Tangerine is my third colour it represents energetic, friendly , passionate and exciting which is what is going to bring in my users to donate are create some spontaneity.
How can a product be represented in a name?
a small waterfall, typically one of several that fall in stages down a steep rocky slope.
Big change happens incrementally, like a cascade it all starts with “one” drop or one action. Navy blue a colour of power... the power of change or small change becoming something bigger.
Once I tested out all usability mistakes, I started designing the final screens in Figma.
Warm ,Inviting colours and playful illustrations help bring in the user. I used behavioural design cues at the end of the flow to show a variable ( reward system ) and track their progress so that the users have to feel gratitude for there donations in order to keep them doing more of it.
A responsive marketing website was designed to promote Cascade application to the target audience.
If 100 million people downloaded Cascade it would allow more money to flow to the charitable causes, Improve climate change, feed people all around the world and do all sorts of positive things.
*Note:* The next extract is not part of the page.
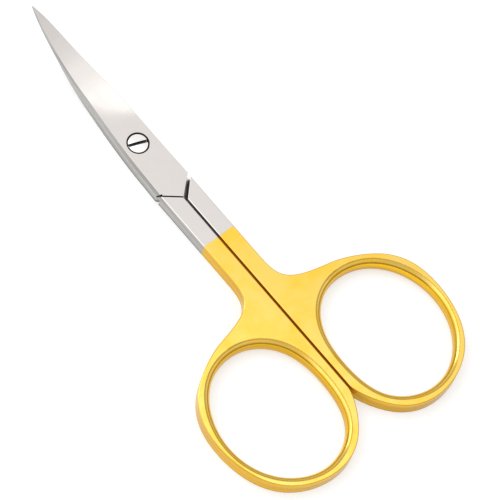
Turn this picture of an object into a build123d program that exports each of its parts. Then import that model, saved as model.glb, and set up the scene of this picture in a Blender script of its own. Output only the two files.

I would need to find a foundation to issue charitable tax receipts and a bank for the financial technology in this app
I would need to connect to the CRA to partner in this creation.
What have you learned from this project?
Looking at the work I accomplished during these 8 weeks, there were plenty of highs and lows. My biggest takeaway from the process of human-centered design is to let the users inform the design. If the design doesn’t improve user experience or meet a goal, then the design is just decorative. It is important to keep testing and keep iterating. And through this process, remember that as a designer, you are not your designs. I needed to keep an open mind during user testing and feedback, as there will always be hard moments which can lead to pivotal changes.
Being honest is a good thing, it means that you are aware of what you’re doing.